Enter Trendspek – also set up by Church, Deam and Feebrey.

“We used to go up and take hundreds of photos over a structure, or we’d take video. But we found out that that’s actually not that useful for a client. When you’re looking at a really big structure and they want really high detail, you can’t just hand them a USB with 1,000 photos,” says Church.

Portrait image of two males, a female and a dog
Left to right: Mark Randall, Fiona Church, Derek Feebrey, and Charlotte (dog)

Trendspek’s software takes images and turns them into 3D models – digital twins essentially – of any physical asset such as a building, bridge, or train line.

She acknowledges that; “The 3D modelling came about through trial and error trying to provide a solution for inspection of large infrastructure assets. The vision was, if we could create a very high-resolution model using the drone to capture the imagery, the client would be able to use the model to do the inspection, without needing to access the thousands of individual close-up photos – which would have been a nightmare to deal with.

“We capture the full 3D model of the external as well as doing things like a roof deflection report. We can even tell them from the model, how much the roof is deflected, which normally would take a surveyor weeks to do and would cost a fortune.”

Property and asset managers can access the Microsoft Azure based solution when and where they need, drilling down to see images on demand.

Silo solution

One of Trendspek’s first clients was the Port Authority of NSW which owns the Glebe Island silos, a famed feature of Sydney’s skyline.

There are around 24 silos making up the structure which is so big that conventional work platforms can’t reach the top. The only way to inspect the silos is to dangle abseilers over the edge – but even then it’s not possible to cover every square centimetre.

Trendspek’s photogrammetry platform used GPS data to link the drone-collected image to the location on the silos where it was taken, creating an exact visual, digital replica.

“That was quite a groundbreaking. This now can apply to lots of different structures. So, roofs, rail, different industrial sites, anything where it’s really hard to access, hard to see large structures. It completely replaces the need to put humans in dangerous situations,” says Church adding that Trendspek is now working on a system that will permit internal inspections.

It’s this sort of ground-breaking work that really excites Church.

Graphical overlay of a female and two males with drones

We are not just doing something better than the everyone has done before.

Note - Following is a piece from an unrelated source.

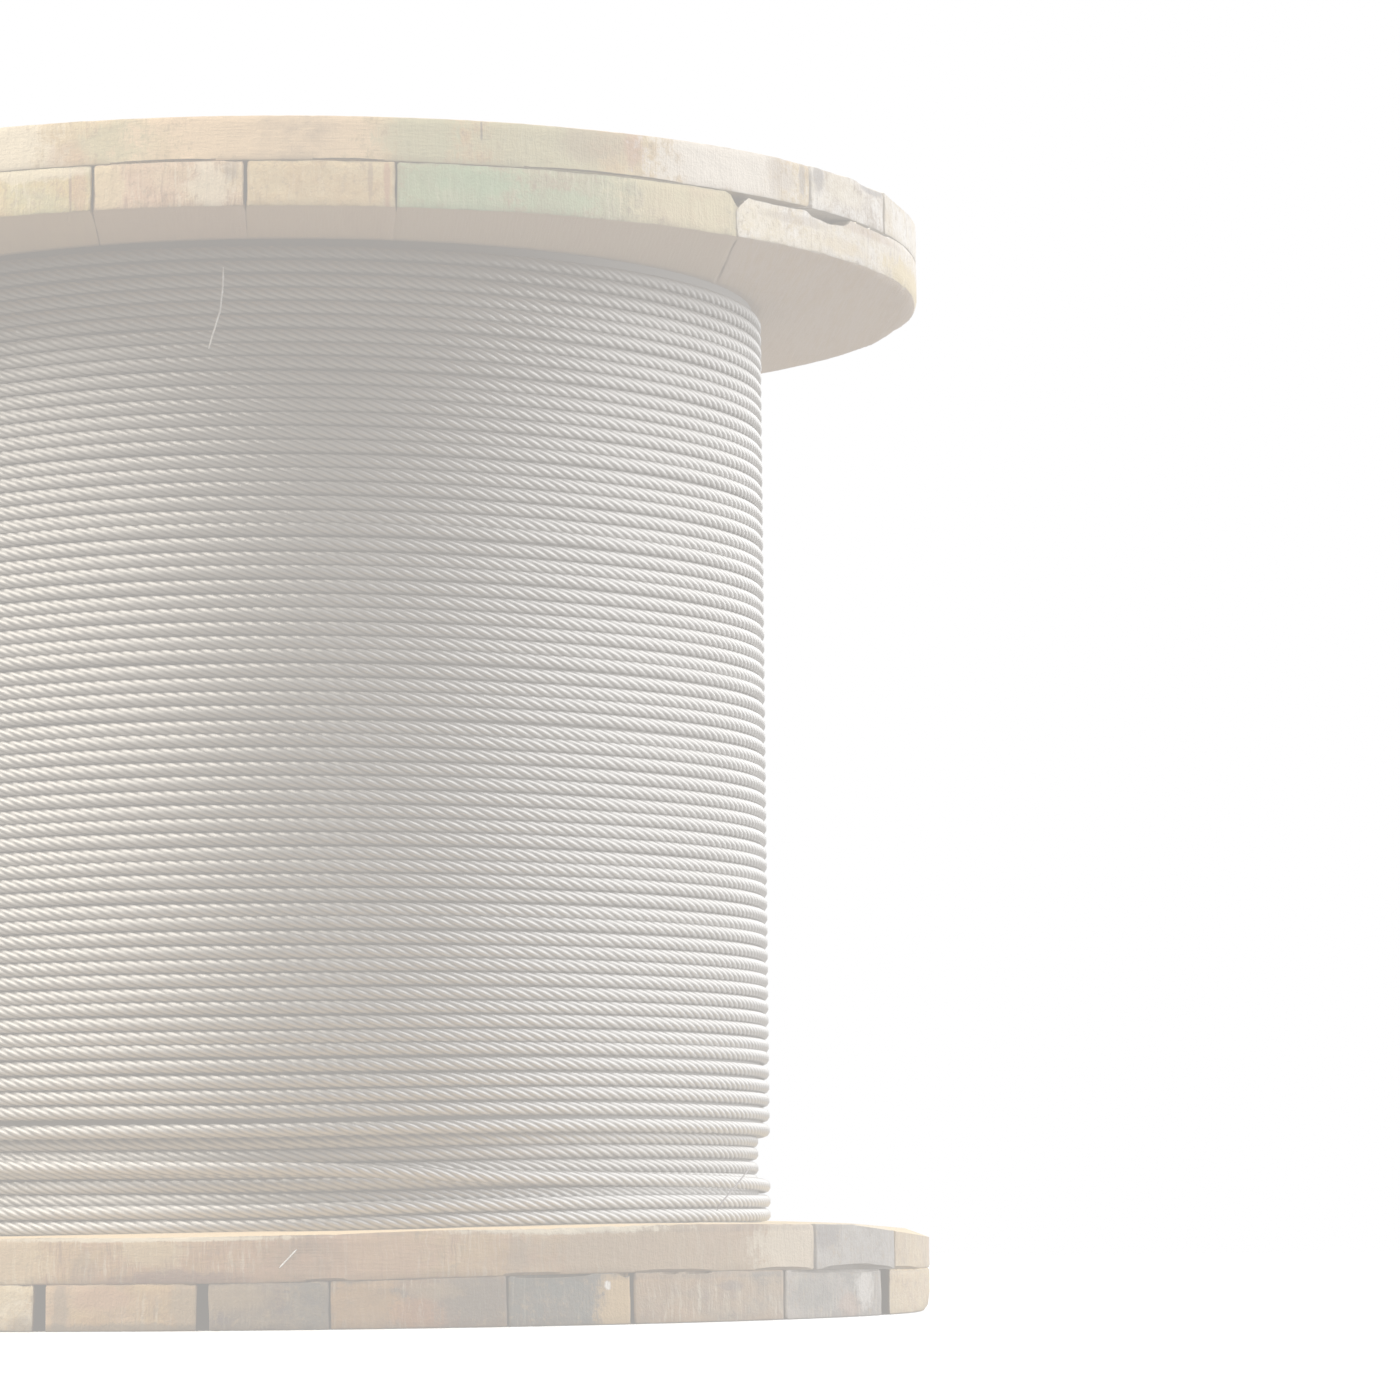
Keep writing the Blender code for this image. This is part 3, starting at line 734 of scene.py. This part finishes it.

We are creating something completely different.

“It’s not just IoT sensors and aggregating of analytics and data. This is the actual condition of that structure at the time.”

While Church is future-focussed, she worries that drone regulations aren’t keeping pace.

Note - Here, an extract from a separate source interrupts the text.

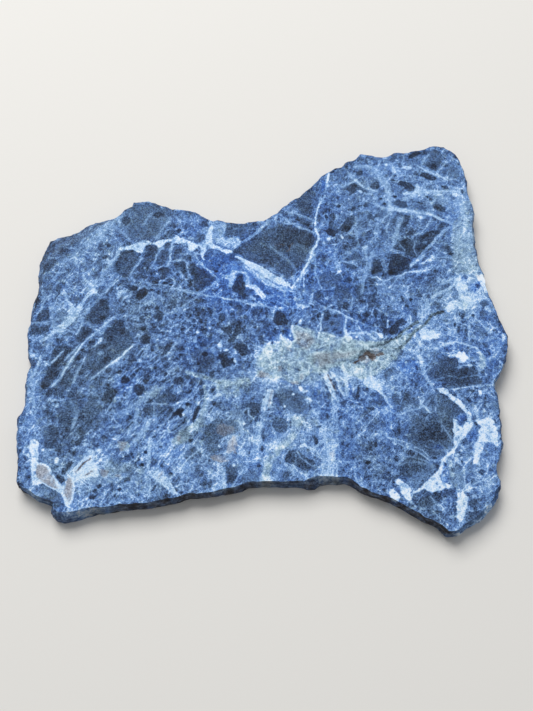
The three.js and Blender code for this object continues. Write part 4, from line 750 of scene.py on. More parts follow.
    (0.7, 0.4, [(13.6, -28), (14.6, -26.4), (16, -25)]),
    (0.66, 0.35, [(14, -28.4), (15, -31)]),
    (0.6, 0.35, [(18.6, -25.4), (19, -27)]),
    (0.85, 0.4, [(19.3, -25.6), (19.3, -26.6)]),
    (0.62, 0.6, [(28, -17), (30, -19), (31.8, -22.4)]),
    (0.6, 0.4, [(30, -29), (31, -30.3), (34.3, -32.5)]),
    (0.7, 0.35, [(30.5, -30), (36, -31.6)]),
    (0.5, 0.35, [(29.8, -22), (31, -24.4), (31, -27), (32, -29.6)]),
    (0.8, 0.7, [(8.4, -32.4), (9.6, -32), (14, -35)]),
    (0.72, 0.5, [(14.6, -30.4), (13, -32), (11.4, -33)]),
    (0.72, 0.5, [(6.6, -37.2), (7.4, -38.4), (8.6, -39.4), (10, -39.6)]),
    (0.62, 0.6, [(4.6, -37), (6, -38.4), (6.6, -39.8)]),
    (0.64, 0.9, [(14.4, -34), (14.2, -38), (14.6, -40.6)]),
    (0.78, 0.4, [(17.4, -36), (17.2, -39), (17.6, -42)]),
    (0.56, 0.35, [(17.4, -37.6), (20, -36.4), (22, -36.4), (24, -35.6), (26, -35.2)]),
    (0.46, 0.35, [(26, -35.2), (28, -35.4), (33, -36.6)]),
    (0.62, 0.35, [(22.2, -35.6), (21.8, -40), (23.2, -43)]),
    (0.45, 0.25, [(7.1, -34), (7.3, -35.4), (7, -36.8)]),
    (0.7, 0.6, [(42.9, 21.6), (42, 20.5), (38.8, 18.2)]),
    (0.75, 0.32, [(32.6, 11.4), (34.2, 13.6), (37.2, 16), (42, 16.4), (43.8, 16.9), (44.6, 17.6)]),
    (0.8, 0.35, [(33, 14.5), (33.6, 14.8), (36, 15.2)]),
    (0.8, 0.35, [(42, 18.6), (43.6, 19.8)]),
    (0.8, 0.3, [(42.6, 17.4), (43.6, 17.6), (44.4, 18.2)]),
    (0.6, 0.35, [(44.6, 21), (46, 20.5), (48, 20.6), (50, 20.2)]),
    (0.28, 0.45, [(45.4, 20), (47, 20.2), (50, 19.6)]),
    (0.74, 0.8, [(43.8, 8.5), (45, 9.5), (48.5, 11.2), (49.6, 12.2)]),
    (0.34, 0.6, [(41, 1), (45, 4.3)]),
    (0.38, 0.5, [(36, -0.3), (39.5, 1.2), (41, 1)]),
    (0.34, 0.7, [(38.4, -1.6), (37.6, -3), (36.4, -4.4), (34, -6.4)]),
    (0.7, 0.6, [(40.8, 7), (41.2, 5), (41, 3), (40.6, 2)]),
    (0.7, 0.9, [(42.4, 8), (42.4, 5.6)]),
    (0.7, 0.4, [(37.6, 3.4), (38, 2), (37.6, 0.8)]),
    (0.62, 0.5, [(53.2, 1), (52.8, -3.6)]),
    (0.55, 0.4, [(55.4, 2), (57.8, -0.6), (59, -1.6)]),
    (0.62, 0.9, [(39.6, -8), (40, -9.4), (40, -11), (40.6, -13), (42.4, -16)]),
    (0.38, 0.35, [(42.8, -14.6), (47, -13.6), (50, -14.2), (53, -13.4), (54.8, -13.4)]),
    (0.8, 0.32, [(47.5, -17.1), (56, -16.1), (58.7, -16.1)]),
    (0.7, 0.6, [(49.6, -11.2), (51.2, -10.6), (52.6, -10.6)]),
    (0.38, 0.3, [(43, -19), (43.8, -23), (44.4, -28)]),
    (0.34, 0.3, [(44, -19.6), (45, -21.4), (45, -24)]),
    (0.5, 0.25, [(44, -26), (45.2, -28), (46.6, -31)]),
    (0.62, 0.3, [(32, -17.8), (34.2, -18.2), (34, -19.6)]),
    (0.75, 0.45, [(38.8, -19.4), (39.4, -21), (41.4, -23.6)]),
    (0.6, 0.4, [(34, -24), (36, -23), (38, -22.6), (39.6, -21.6)]),
    (0.7, 0.6, [(53, -22.6), (53.6, -25.2)]),
    (0.65, 0.3, [(34.8, -32.4), (38, -34), (39.4, -35), (40.6, -36.2)]),
    (0.55, 0.25, [(35, -32), (39, -33.4), (40.4, -35)]),
    (0.46, 0.25, [(42, -33.6), (46, -33)]),
    (0.5, 0.6, [(35, -32.4), (33, -36.8)]),
    (0.45, 0.25, [(33.8, -36.8), (36, -36.4), (38, -36.4), (39.6, -37)]),
    (0.5, 0.2, [(34, -35), (37, -35.2), (39.4, -36), (41, -37.4)]),
    (0.64, 0.35, [(31, -39.2), (30.3, -43.4)]),
    (0.65, 0.4, [(49, -37.8), (48.9, -42.8)]),
    (0.72, 0.4, [(49.5, -43.5), (51, -42), (55.2, -40.2)]),
    (0.65, 0.3, [(50, -45.2), (52, -44.6), (54.5, -44.2), (56.5, -43)]),
    (0.6, 0.25, [(40.2, -45), (41.2, -46.6), (43.8, -49)]),
    (0.68, 0.35, [(38, -48.4), (40, -48.2), (42.2, -50.6)]),
    (0.52, 0.25, [(40.2, -48), (45, -45)]),
    (0.55, 0.3, [(43, -49.2), (45, -49.4)]),
    (0.56, 0.35, [(42.2, -52), (43.4, -54)]),
    (0.55, 0.4, [(52, -43), (56, -41.6)]),
    (0.6, 0.35, [(22.9, 46.7), (24.8, 44.6)]),
    (0.62, 0.4, [(19.4, 43.2), (20.2, 41.6)]),
    (0.75, 0.8, [(16.6, -12.6), (18, -14.4), (18.8, -17), (20, -19.4)]),
    (0.75, 1, [(19.6, -11), (20.4, -13), (20.4, -16), (20.6, -19)]),
    (0.66, 0.4, [(-1.5, -25.8), (-1.3, -26.8), (-1.9, -28), (-2, -31), (-2.1, -33)]),
    (0.78, 0.35, [(17.5, -25), (16.6, -28), (16.4, -31), (17, -34), (17.4, -38), (17.6, -41)]),
    (0.78, 0.35, [(15.6, -26), (14.6, -28.4), (15, -31), (15.6, -34), (15.4, -38), (14.6, -41)]),
    (0.76, 0.3, [(16.6, -31), (16, -35), (15.8, -38.4), (16.3, -40.8)]),
    (0.7, 0.3, [(13.4, -41), (14, -37), (14.4, -32.6)]),
    (0.6, 0.3, [(19, 18.4), (20.4, 19.2), (23, 18.8), (24.4, 18), (25.6, 16.8)]),
    (0.58, 0.3, [(19, 23), (17.4, 20.4), (16.2, 18.6)]),
    (0.6, 0.3, [(20.4, 14), (19.4, 16.2), (18.4, 18.6), (20.6, 21.4), (24, 23.4)]),
    (0.56, 0.3, [(26.6, 22.6), (27, 19.4), (26.6, 17)]),
    (0.6, 0.3, [(24.4, 33), (24.6, 28), (24.8, 24)]),
    (0.58, 0.3, [(28, 24.6), (30, 28), (30.6, 31)]),
    (0.56, 0.3, [(33.6, 22.6), (35.6, 26.6), (35.4, 29)]),
    (0.5, 0.25, [(38.4, 26.6), (41, 25), (43.6, 25.2)]),
    (0.5, 0.25, [(40.6, 21), (39.6, 23.6), (41, 27.4)]),
    (0.55, 0.25, [(37.4, 22.6), (36, 24.6)]),
    (0.6, 0.3, [(7.6, -33.6), (8.6, -35.4), (11.4, -37.6)]),
]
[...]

Portrait image of Fiona Church holding a drone
Fiona leverages drone technology and a Microsoft Azure based platform to deliver a game-changing data solution for their clients.

“This technology has very quickly and rapidly evolved and become more advanced, but our drone regulations are stuck back in 2009 where people were flying a drone as a toy and all the rules are related to someone flying it around a park, not applying to commercial applications. That’s been a big challenge,” adds Church who is on the management committee for Australian Certified UAV Operators which advocates to CASA on behalf of commercial drone operators.

Steps to success

So how did that 35,000-foot vantage point prepare Church for her current role?

“Coming from an aviation background, all I knew was how to be a pilot. It’s a very specific skill that it doesn’t necessarily translate.

Meanwhile; “I’ve learned a lot about every single aspect of building a business. Your people are really important. That’s probably the number one thing.

Make sure you build the right team around you. Don’t try to do it all yourself. Get the right expertise in. Like they always say, if you’ve got smarter people in the room than yourself, then you’ve won. And try to work on the business rather than in it.

“Because we were working as pilots when we had the company initially, we actually did that by default because of, we were out flying so we needed other people to work in the business. That worked for us quite well just by accident in the beginning.”

Accidental or otherwise, it’s worked well for Church, her co-founders and the growing client base of Trendspek.

Speaking like the high flyer she is, Church adds that all entrepreneurs need to be brave and expect some turbulence along the way. “There’s going to be highs and lows, but as they say – nothing worthwhile is ever easy!”